Member of the Iowa House of Representatives from the 18th district
- In office January 8, 1973 – January 12, 1975
- Preceded by: Kenneth D. Scott
- Succeeded by: Terry Dyrland

Member of the Iowa House of Representatives from the 48th district
- In office January 11, 1971 – January 7, 1973
- Preceded by: Dale Crosier
- Succeeded by: Wayne D. Bennett

Member of the Iowa House of Representatives from the 68th district
- In office January 13, 1969 – January 10, 1971
- Preceded by: James Edward Patton
- Succeeded by: Clair Strand

Personal details
- Born: Harold Charles McCormick October 8, 1910 Manchester, Iowa
- Died: August 17, 2000 (aged 89) Dubuque, Iowa
- Party: Democratic

= Harold C. McCormick =

American politician

Harold Charles McCormick (October 8, 1910 – August 17, 2000) was an American politician.

==Early life==
Harold McCormick was born to parents Charles and Mary on October 8, 1910. He attended St.
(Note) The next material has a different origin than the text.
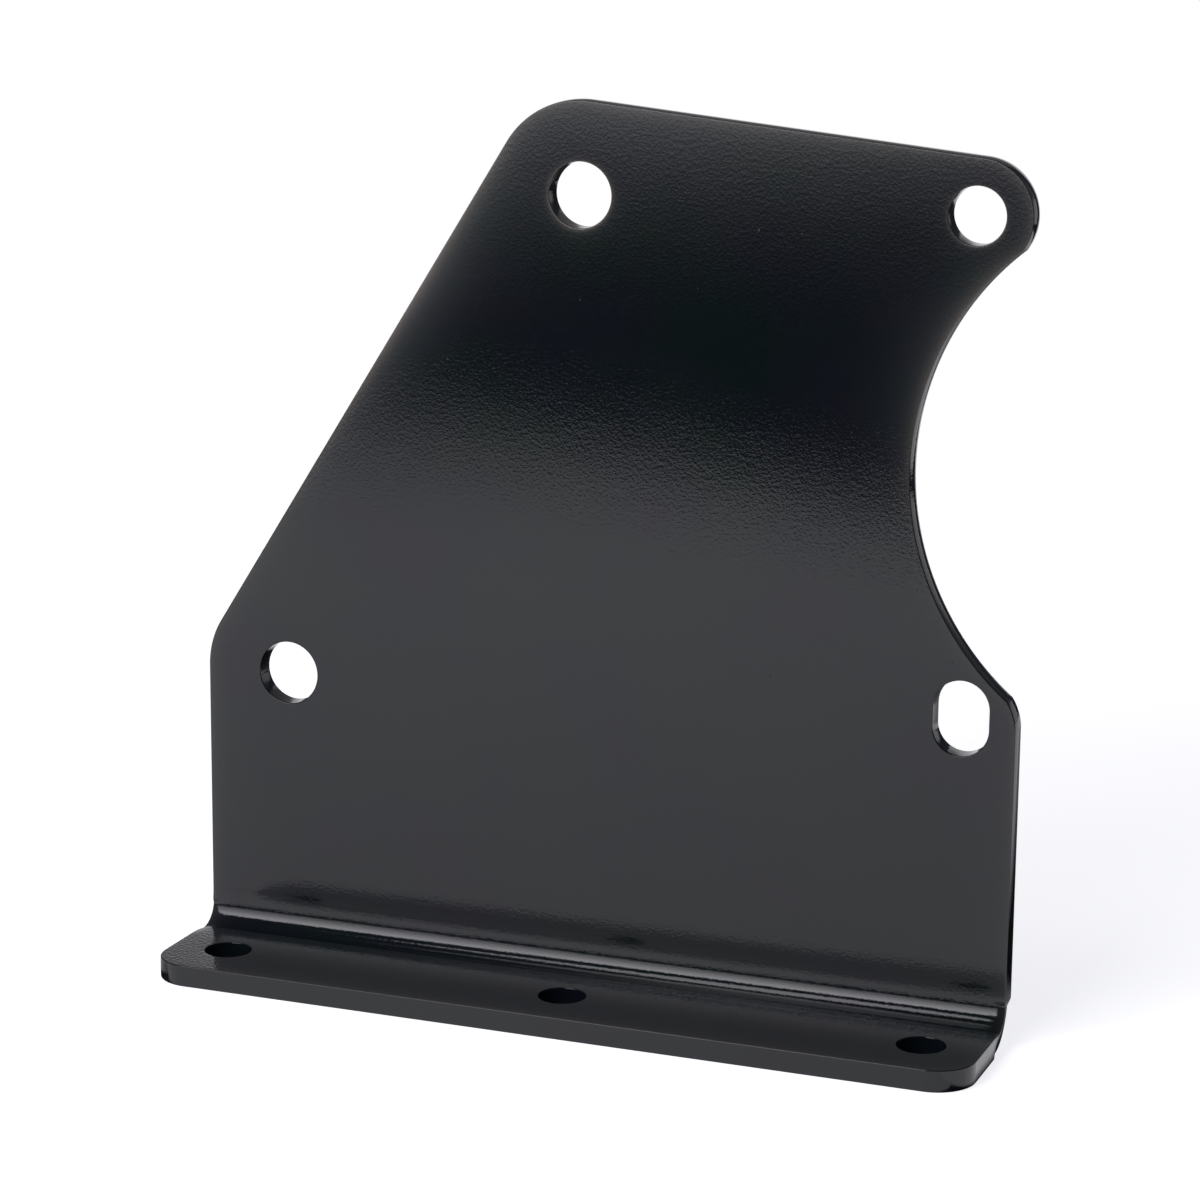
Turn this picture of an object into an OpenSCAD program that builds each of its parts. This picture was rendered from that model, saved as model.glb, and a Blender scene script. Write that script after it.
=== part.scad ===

Xavier School in his hometown of Manchester, Iowa, then enrolled at Columbia College. McCormick joined the United States Army during World War II, and later worked for the United Service Organization in Alabama, Mississippi, Florida, and Texas before returning to Iowa to work for the local furniture business cofounded by his father. He was a member of several local associations.

==Political career==
McCormick was a two-term member of the Manchester City Council, and had served on the municipal planning commission for five years before his election to the Iowa House of Representatives in 1968, as a legislator from House District 68. He won reelection twice, from District 48 in 1970, and District 18 in 1972. McCormick was the second Democrat from Delaware County to be seated in the state house. His district was renumbered in each of his three terms, but also included the counties of Buchanan, Clayton, Dubuque, Fayette, and Jones. After McCormick completed his third term as state representative, Robert D. Ray appointed him to the Iowa Capitol Planning Commission, on which McCormick served two terms. The Iowa Legislative Council picked him to serve on the Advisory Commission on Correctional Relief. Ray's successor as governor, Terry Branstad, named McCormick to a task force on drunk driving, as well as the Iowa Board of Corrections on which he served three terms, totaling twelve years. After moving to the city of Dubuque, McCormick was a member of a long-range planning commission for two years.

==Personal life==
McCormick was married to Doris Marie Kehoe from 1940 to her death in 1964. He married Betty Primus O'Brien in 1967. The family moved to the city of Dubuque in 1988. He died at the Ennoble Manor Care Center in Dubuque on August 17, 2000.